Saturday, March 31, 2018

Trump Is Marching The U.S. Toward A New War


This chart shows the results of the newest Economist / YouGov Poll -- done between March 25th and 27th of a random national sample of 1,500 adults (including 1,330 registered voters), with a margin of error of 3.4 points for all adults and 2.8 points for registered voters.

It shows that most voters think Donald Trump is likely to start a new war. I think it is more than likely -- it is a probability. His latest firings and hirings are a clear indication of this.

Why would he start a new war? Two reasons. First, he is a fool who thinks a war could be easily won -- ignoring the lessons from our ventures into Afghanistan, Iraq, and Syria (and Vietnam). Second, he thinks a war would unify the public behind him, and save his deeply troubled presidency.

I'm not the only one who believes Trump is preparing for war. The following is part of an op-ed by Katrina vanden Heuvel in The Chicago Tribune:

With the appointment of John Bolton as national security adviser, President Donald Trump has put the finishing touches on his war Cabinet, with bellicose Mike Pompeo heading the State Department and Gina Haspel, who ran a torture site under President George W. Bush, heading the CIA. With Bolton's appointment, Trump has broken another campaign promise — and it is surely his most dangerous betrayal yet. The candidate who promised to get us out of stupid wars is now loading up for war. With Congress having surrendered its national security responsibilities, the United States, already mired in endless wars across the broad Middle East, seems on the verge of even greater military catastrophe.
Bolton, who will be the last one in the room to whisper in Trump's ear and the first one in the morning (along with "Fox & Friends") to frame the news, proudly made his name as a warmonger, never seeing a war that he wouldn't promote (nor one that he would fight in). Under Bush, he cooked intelligence to fit the case for the Iraq War. He still defends what was the greatest foreign policy debacle since Vietnam. He has advocated "preventive war" — a euphemism for an illegal war of aggression — against both Iran and North Korea. He has also urged ramping up the pressure on Russia in Ukraine and China in the South China Sea. He believes U.S. military might entitles the United States to dictate terms in every corner of the world. . . .
Bolton wants to tear up the Iran deal, despite the fact that this historic, multilateral deal is working, and is strongly supported by U.S. allies, to be followed by an Israeli or U.S. attack on Iran's nuclear facilities. He has consistently dismissed negotiations with North Korea as a waste of time. He already has outlined how Trump's meeting with North Korean leader Kim Jong Un can serve as "diplomatic shock and awe" to set the stage for attacking that country.

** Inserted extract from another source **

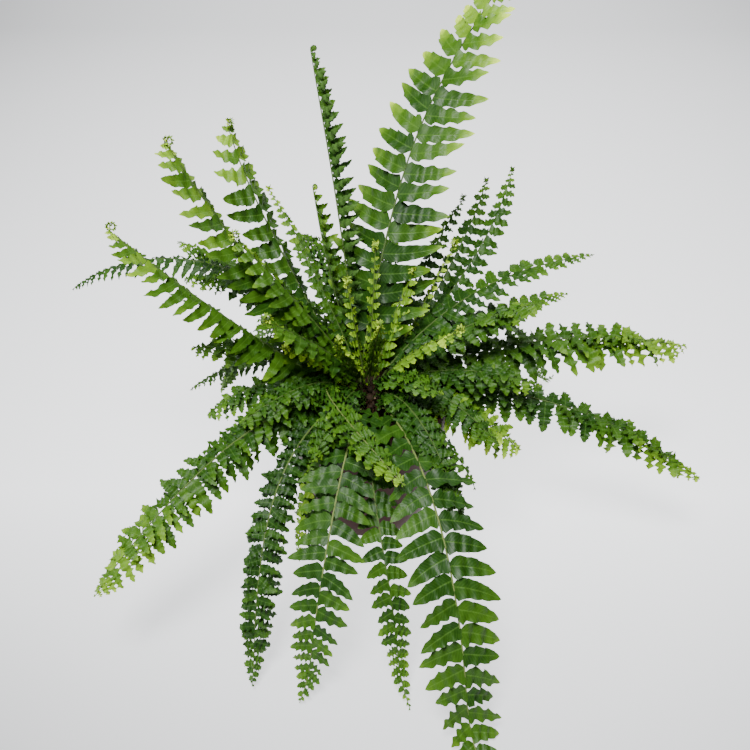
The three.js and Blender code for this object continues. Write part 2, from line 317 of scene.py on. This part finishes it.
# What each frond looks like: its habit, the gap between leaflets of a row in millimetres, how
# much longer its leaflets are than its packed blade shows, how fresh its green is at the base and
# how much fresher at the tip, how pale its rachis is, the first radius of its unrolling tip in
# millimetres, and how bright its leaflets' tips are (glow): partly their fresher green and partly a
# painted glow that stands in for light let through them.
frond_looks = {
    "trailing": dict(habit="smooth", gap=10, more=1.12, fresh=0.22, tip=0.30, pale=0.4, coil=0),
    "arching": dict(habit="curly", gap=8, more=1.3, fresh=0.22, tip=0.35, pale=0.2, coil=0),
    "upright": dict(habit="young", gap=9, more=1.9, fresh=0.30, tip=0.55, pale=0.2, coil=3.0),
    "young": dict(habit="young", gap=7, more=1.25, fresh=0.62, tip=0.30, pale=0.4, coil=2.4),
    "trailing_frond_01": dict(gap=13.5, fresh=0.24, pale=0.8, more=1.25),
    "trailing_frond_02": dict(gap=10.5, fresh=0.22, pale=0.9, more=1.28),
    "trailing_frond_03": dict(gap=9.5, fresh=0.24, more=1.3),
    "trailing_frond_04": dict(gap=7, habit="curly", fresh=0.12, tip=0.3, more=1.2),
    "trailing_frond_05": dict(gap=8, habit="curly", fresh=0.26, tip=0.5, more=1.4),
    "arching_frond_01": dict(gap=10, fresh=0.22, tip=0.5, more=1.5),
    "arching_frond_02": dict(gap=10, fresh=0.34, tip=0.45, more=1.5),
    "arching_frond_03": dict(gap=8.5, habit="smooth", fresh=0.22, tip=0.4, pale=0.5, more=1.35),
    "arching_frond_04": dict(gap=9.4, habit="smooth", fresh=0.22, tip=0.4, more=1.3),
    "arching_frond_05": dict(gap=9.4, habit="small", coil=1.8, more=1.45),
    "arching_frond_06": dict(gap=8.4, habit="small", coil=1.6, more=1.45),
    "arching_frond_07": dict(gap=8.4, habit="small", coil=2.4, more=1.45),
    "arching_frond_08": dict(gap=6, fresh=0.5, tip=0.3, more=1.75),
    "arching_frond_10": dict(gap=7, habit="small", more=1.2),
    "arching_frond_11": dict(gap=7, habit="small", more=1.2),
    "arching_frond_12": dict(gap=8, fresh=0.3, pale=0.8, more=1.3),
    "arching_frond_13": dict(gap=6, habit="small", fresh=0.5, more=1.2),
    "arching_frond_14": dict(gap=6, fresh=0.22, more=1.5),
    "arching_frond_15": dict(gap=6, fresh=0.22, more=1.5),
    "arching_frond_17": dict(gap=6, habit="small"),
    "arching_frond_18": dict(gap=7, habit="small", fresh=0.12, tip=0.2, more=1.5),
    "arching_frond_22": dict(gap=6, fresh=0.16, more=1.5),
    "arching_frond_23": dict(gap=6.5, fresh=0.2, more=1.3),
    "arching_frond_24": dict(gap=6, fresh=0.2, more=1.6),
    "arching_frond_28": dict(gap=6.5, fresh=0.18, more=1.4),
    "arching_frond_30": dict(gap=6, fresh=0.12, tip=0.3, more=1.5),
    "upright_frond_01": dict(gap=8.5, fresh=0.36, tip=0.45),
    "upright_frond_02": dict(gap=10.5),
    "upright_frond_03": dict(gap=12.5, fresh=0.26),
    "upright_frond_05": dict(gap=8.5, habit="edge_on", fresh=0.14, tip=0.35, coil=2.6),
    "upright_frond_06": dict(gap=8, habit="edge_on", fresh=0.25, coil=2.6),
    "upright_frond_07": dict(gap=6, habit="small", coil=1.2),
    "upright_frond_08": dict(gap=14, habit="smooth", fresh=0.18, tip=0.7, coil=0, glow=1.5,
                             more=1.55),
}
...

It's a far cry from the foreign policy Trump claimed to support during the campaign. He claimed — dishonestly — that he opposed the Iraq invasion from the beginning. He scorned "nonsense" wars without victory. He charged that "the people opposing us are the same people — and think of this — who've wasted $6 trillion on wars in the Middle East — we could have rebuilt our country twice — that have produced only more terrorism, more death and more suffering. Imagine if that money had been spent at home."
Upon taking office, he abandoned these populist postures. Trump sent more troops to both Afghanistan, sustaining the United States' longest war into its 17th year, and Syria, with the Pentagon announcing that they would stay even after the Islamic State was defeated. He doubled down on U.S. support in Saudi Arabia's criminal assault on Yemen, while increasing the pace of drone bombings.
And now he has brought the most extreme and unreconstructed of hawks into the White House. New and more dangerous wars of aggression seem virtually inescapable. . . .
With this appointment and the consolidation of the war Cabinet, Trump's presidency has taken a foreboding turn — from madcap farce and unending melodrama toward grim tragedy.